In [None]:
#Libraries used for data importing and cleaning
import pandas as pd
import re
import string

#Libraries used for TFIDF
from sklearn.feature_extraction.text import TfidfVectorizer

#Random forest library
from sklearn.ensemble import RandomForestClassifier

#To score the results
from sklearn import model_selection

In [None]:
#Import the data
tweet = pd.read_csv('data/train.csv')
test = pd.read_csv('data/test.csv')

In [None]:
#Next I am going to concat the two datasets so that the data cleaning I do on them are equal
df=pd.concat([tweet,test])

In [None]:
#There are 3 universal basic steps for data cleaning that apply to this data
#Removing url's, html tags, and punctuation
def remove_URL(text):
    url = re.compile(r'https?://\S+|www\.\S+')
    return url.sub(r'',text)

def remove_html(text):
    html=re.compile(r'<.*?>')
    return html.sub(r'',text)

def remove_punct(text):
    table=str.maketrans('','',string.punctuation)
    return text.translate(table)

In [None]:
#now to execute the functions to cclean the data
df['text']=df['text'].apply(lambda x : remove_URL(x))
df['text']=df['text'].apply(lambda x : remove_html(x))
df['text']=df['text'].apply(lambda x : remove_punct(x))

In [None]:
#Another common task that must be dealt with is the emojis. 
#Some people simply like to remove them and not deal with them
#Others like to use them as additional features. 
#For now I will take thhe path of least resistence and simply remove them
df_noemoji = df.copy()

In [None]:
def remove_emoji(text):
    emoji_pattern = re.compile("["
                           u"\U0001F600-\U0001F64F"  # emoticons
                           u"\U0001F300-\U0001F5FF"  # symbols & pictographs
                           u"\U0001F680-\U0001F6FF"  # transport & map symbols
                           u"\U0001F1E0-\U0001F1FF"  # flags (iOS)
                           u"\U00002702-\U000027B0"
                           u"\U000024C2-\U0001F251"
                           "]+", flags=re.UNICODE)
    return emoji_pattern.sub(r'', text)

In [None]:
df_noemoji['text']=df_noemoji['text'].apply(lambda x: remove_emoji(x))

In [None]:
#The next thing that needs to be done is to tokenize the text, I will make a new DF for this
df_token_noemoji = df_noemoji.copy()

In [None]:
df_token_noemoji.head()

In [None]:
#This function
def tokenize(text):
    tokens = re.split('\W+', text)
    return tokens

df_token_noemoji['text'] = df_token_noemoji['text'].apply(lambda x: tokenize(x.lower()))

In [None]:
#The next decision I am going to make is to drop the keyword and location columns as they are not useful
df_token_noemoji_drop = df_token_noemoji.drop(['id','keyword','location'], axis=1)

In [None]:
#Now that I have the most basic data structure that I want, I can start building my first model
#I'm simply going to use TFIDF and a random forest model for my baseline
#First I need to split the data back into training and testing sets
training_df=df_token_noemoji_drop[df_token_noemoji_drop['target'].notnull()]
test_df=df_token_noemoji_drop[df_token_noemoji_drop['target'].isnull()]
X_train = training_df.drop('target', axis=1)
y_train = training_df['target']
X_test = test_df.drop('target', axis=1)

In [None]:
X_test.head()

In [None]:
#Now to do some TF-IDF
#I was getting an list has no attribute .lower error.
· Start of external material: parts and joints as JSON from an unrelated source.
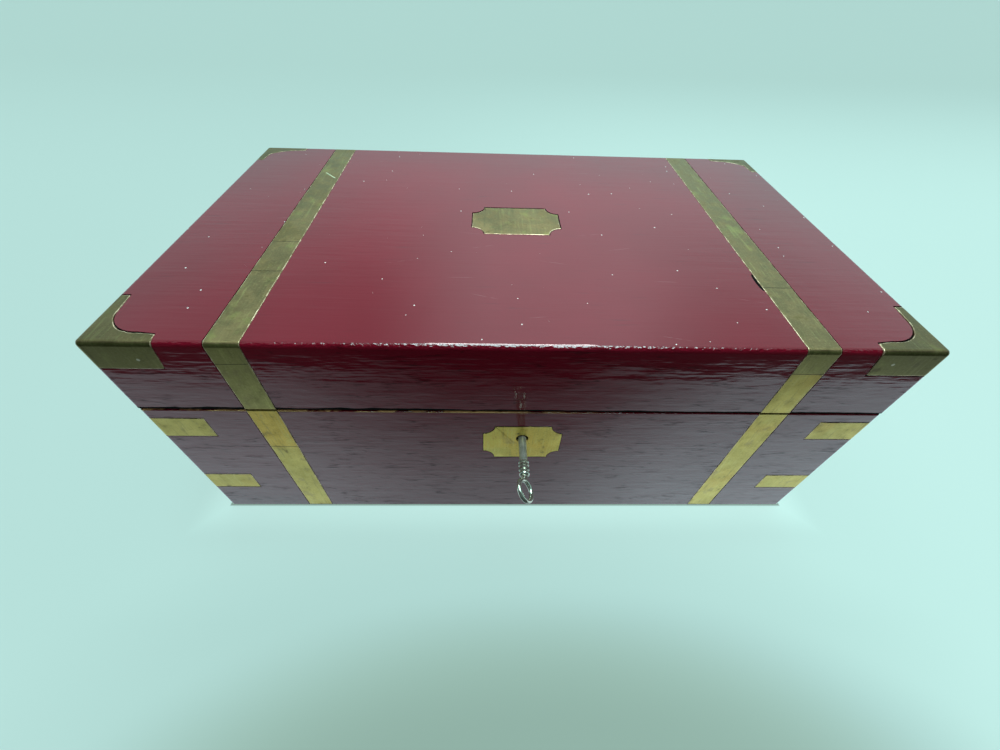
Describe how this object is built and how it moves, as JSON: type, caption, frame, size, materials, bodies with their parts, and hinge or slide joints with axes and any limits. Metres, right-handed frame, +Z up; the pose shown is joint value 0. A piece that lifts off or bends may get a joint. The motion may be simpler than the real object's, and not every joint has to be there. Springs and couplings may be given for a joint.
{
  "type": "campaign writing slope",
  "caption": "Brass-bound painted wooden box that opens into a sloping desk, with leather flaps over storage, a pen and ink section, a lock with its key and flush end handles.",
  "frame": {"origin": "centre of the closed box's footprint, on the surface that it stands on", "axes": "+X along the box to the right, seen from the lock; -Y out of the lock side; +Z up"},
  "size_m": [0.406, 0.2828, 0.16],
  "materials": {
    "painted_wood": "brushed burgundy gloss paint outside, bare mahogany inside",
    "mahogany": "waxed mahogany",
    "leather": "worn writing skiver",
    "glass": "clear moulded glass",
    "steel": "worn polished steel",
    "brass": "aged, olive patina"
  },
  "bodies": {
    "base": {"base_front_board": "painted_wood", "base_back_board": "painted_wood", "base_left_board": "painted_wood", "base_right_board": "painted_wood", "base_bottom_board": "painted_wood", "base_front_strap_left": "brass", "base_front_strap_right": "brass", "base_back_strap_left": "brass", "base_back_strap_right": "brass", "base_corner_brackets_front_left": "brass", "base_corner_brackets_front_right": "brass", "base_corner_brackets_back_left": "brass", "base_corner_brackets_back_right": "brass", "pen_section_wall": "mahogany", "pen_section_floor": "mahogany", "ink_partition_left": "mahogany", "ink_partition_right": "mahogany", "pen_tray": "mahogany", "ink_bottle_left": "glass", "ink_bottle_right": "glass", "ink_bottle_cap_left": "brass", "ink_bottle_cap_right": "brass", "escutcheon": "brass", "lock_case": "brass", "lock_face_plate": "brass", "base_hinge_leaf_left": "brass", "base_hinge_leaf_right": "brass", "hinge_pins": "brass", "base_rim_screws": "brass", "handle_plate_left": "brass", "handle_plate_right": "brass", "handle_screws": "brass"},
    "lid": {"lid_top_board": "painted_wood", "lid_front_board": "painted_wood", "lid_back_board": "painted_wood", "lid_left_board": "painted_wood", "lid_right_board": "painted_wood", "lid_strap_left": "brass", "lid_strap_right": "brass", "lid_corner_cap_front_left": "brass", "lid_corner_cap_front_right": "brass", "lid_corner_cap_back_left": "brass", "lid_corner_cap_back_right": "brass", "lid_name_plate": "brass", "lock_link_plate": "brass", "lid_hinge_leaf_left": "brass", "lid_hinge_leaf_right": "brass", "lid_rim_screws": "brass", "lid_flap_catch": "brass"},
    "base_flap": {"base_writing_flap": "mahogany", "base_flap_leather": "leather", "base_flap_pins": "brass"},
    "lid_flap": {"lid_writing_flap": "mahogany", "lid_flap_leather": "leather", "lid_flap_pins": "brass"},
    "lock_bolt": {"lock_bolt": "steel"},
    "key": {"key": "steel"},
    "handle_left": {"handle_bail_left": "brass"},
    "handle_right": {"handle_bail_right": "brass"}
  },
  "joints": [
    {"name": "lid_hinge", "type": "hinge", "parent": "base", "child": "lid", "pos_m": [0, 0.1203, 0.07996], "axis": [-1, 0, 0], "range_deg": [0, 180]},
    {"name": "base_flap_hinge", "type": "hinge", "parent": "base", "child": "base_flap", "pos_m": [0, 0.10609, 0.07798], "axis": [-1, 0, 0], "range_deg": [0, 54]},
    {"name": "lid_flap_hinge", "type": "hinge", "parent": "lid", "child": "lid_flap", "pos_m": [0, 0.10711, 0.08561], "axis": [1, 0, 0], "range_deg": [0, 54]},
    {"name": "key_turn", "type": "hinge", "parent": "base", "child": "key", "pos_m": [0.0029, -0.12, 0.0865], "axis": [0, -1, 0], "range_deg": [-38, 142]},
    {"name": "bolt_slide", "type": "slide", "parent": "base", "child": "lock_bolt", "axis": [1, 0, 0], "range_m": [-0.0013, 0.0048]},
    {"name": "handle_left_swing", "type": "hinge", "parent": "base", "child": "handle_left", "pos_m": [-0.1997, 0, 0.0556], "axis": [0, 1, 0], "range_deg": [0, 90]},
    {"name": "handle_right_swing", "type": "hinge", "parent": "base", "child": "handle_right", "pos_m": [0.1997, 0, 0.0556], "axis": [0, -1, 0], "range_deg": [0, 90]}
  ],
  "couplings": [
    {"joint": "base_flap_hinge", "follows": "lid_hinge", "ratio": 0.3},
    {"joint": "lid_flap_hinge", "follows": "lid_hinge", "ratio": 0.3},
    {"joint": "bolt_slide", "follows": "key_turn", "m_per_rad": 0.0019}
  ]
}
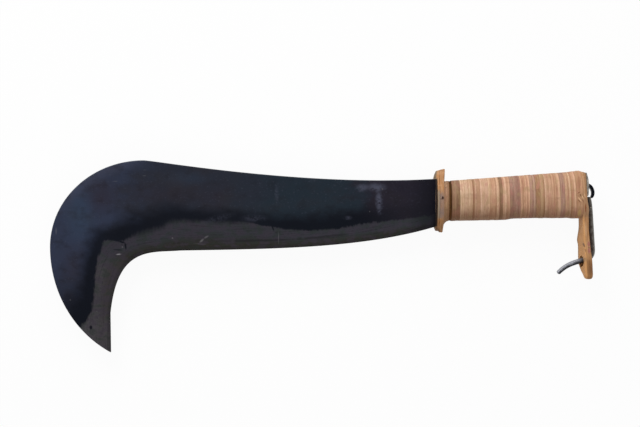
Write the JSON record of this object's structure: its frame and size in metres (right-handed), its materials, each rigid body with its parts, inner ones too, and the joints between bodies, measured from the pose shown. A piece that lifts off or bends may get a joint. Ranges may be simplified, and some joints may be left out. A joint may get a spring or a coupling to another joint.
{
  "type": "billhook",
  "caption": "Hooked billhook with a wide forged blade, an oval leather guard, a grip of stacked leather washers and a leather tail that carries an iron belt hook.",
  "frame": {"origin": "on the tang, in the blade's middle plane, at the guard's face that the blade's shoulders meet", "axes": "+X along the tool to the pommel, +Y to the back of the blade, +Z square to the blade's flat"},
  "size_m": [0.5002, 0.1765, 0.044],
  "materials": {
    "blade_steel": "forge-blued, satin, with a ground bevel",
    "iron": "dark forged iron, worn bright on top",
    "guard_leather": "natural vegetable-tanned, waxed edge",
    "spacer_leather": "dark, in shadow",
    "tail_leather": "natural vegetable-tanned, cut edge",
    "leather_umber": "leather washer, sanded edge",
    "leather_light": "leather washer, sanded edge",
    "leather_hazel": "leather washer, sanded edge",
    "leather_pink": "leather washer, sanded edge",
    "leather_sand": "leather washer, sanded edge",
    "leather_olive": "leather washer, sanded edge",
    "leather_rose": "leather washer, sanded edge",
    "leather_plum": "leather washer, sanded edge",
    "leather_tan": "leather washer, sanded edge"
  },
  "bodies": {
    "root": {"blade": "blade_steel", "guard_front": "guard_leather", "guard_back": "guard_leather", "collar": "guard_leather", "spacer": "spacer_leather", "washer_01": "leather_umber", "washer_02": "leather_umber", "washer_03": "leather_light", "washer_04": "leather_light", "washer_05": "leather_light", "washer_06": "leather_hazel", "washer_07": "leather_hazel", "washer_08": "leather_pink", "washer_09": "leather_pink", "washer_10": "leather_sand", "washer_11": "leather_sand", "washer_12": "leather_sand", "washer_13": "leather_olive", "washer_14": "leather_rose", "washer_15": "leather_rose", "washer_16": "leather_plum", "washer_17": "leather_plum", "washer_18": "leather_plum", "washer_19": "leather_tan", "washer_20": "leather_tan", "washer_21": "leather_tan", "washer_22": "leather_plum", "washer_23": "leather_plum", "washer_24": "leather_olive", "washer_25": "leather_olive", "washer_26": "leather_rose", "washer_27": "leather_rose", "washer_28": "leather_hazel", "washer_29": "leather_hazel", "washer_30": "leather_plum", "washer_31": "leather_sand", "washer_32": "leather_sand", "washer_33": "leather_hazel", "washer_34": "leather_hazel", "pommel_washer_1": "leather_hazel", "pommel_washer_2": "leather_hazel", "tail_inner": "tail_leather", "tail_outer": "tail_leather", "end_plate": "iron", "belt_hook": "iron"}
  },
  "joints": []
}
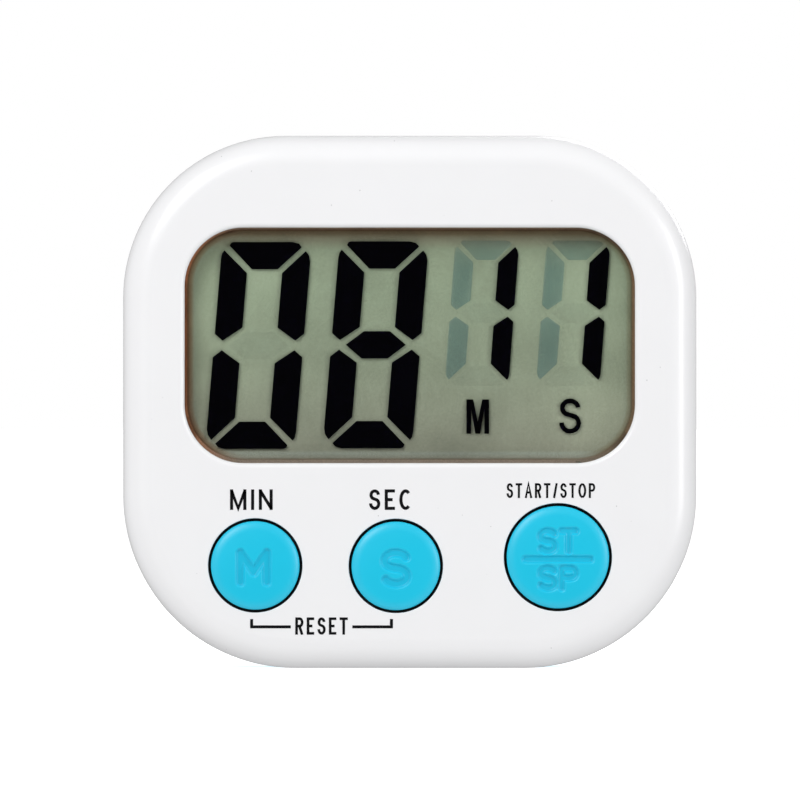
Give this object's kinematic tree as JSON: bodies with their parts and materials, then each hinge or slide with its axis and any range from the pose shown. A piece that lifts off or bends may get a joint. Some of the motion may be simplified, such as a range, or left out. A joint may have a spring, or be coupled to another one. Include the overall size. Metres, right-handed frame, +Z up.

I found this work around at 
#http://www.davidsbatista.net/blog/2018/02/28/TfidfVectorizer/
def dummy_fun(doc):
    return doc

tfidf_vect = TfidfVectorizer(analyzer='word',
                             tokenizer=dummy_fun,
                             preprocessor=dummy_fun,
                             token_pattern=None)
tfidf_vect.fit(X_train['text'])
X_train_vect = tfidf_vect.transform(X_train['text'])
X_test_vect = tfidf_vect.transform(X_test['text'])

In [None]:
rf = RandomForestClassifier()
rf_model = rf.fit(X_train_vect, y_train.values.ravel())

In [None]:
def cv(data):
    count_vectorizer = CountVectorizer()

    emb = count_vectorizer.fit_transform(data)

    return emb, count_vectorizer

In [None]:
scores = model_selection.cross_val_score(rf, X_train_vect, y_train, cv=5, scoring="f1")
scores

In [None]:
#Once again this is what I would consider an absolute baseline model. 
#It could be a little bit lighter but the point is that this is a very basic model and its only up from here
#And there is a long way up to go. This model's scores com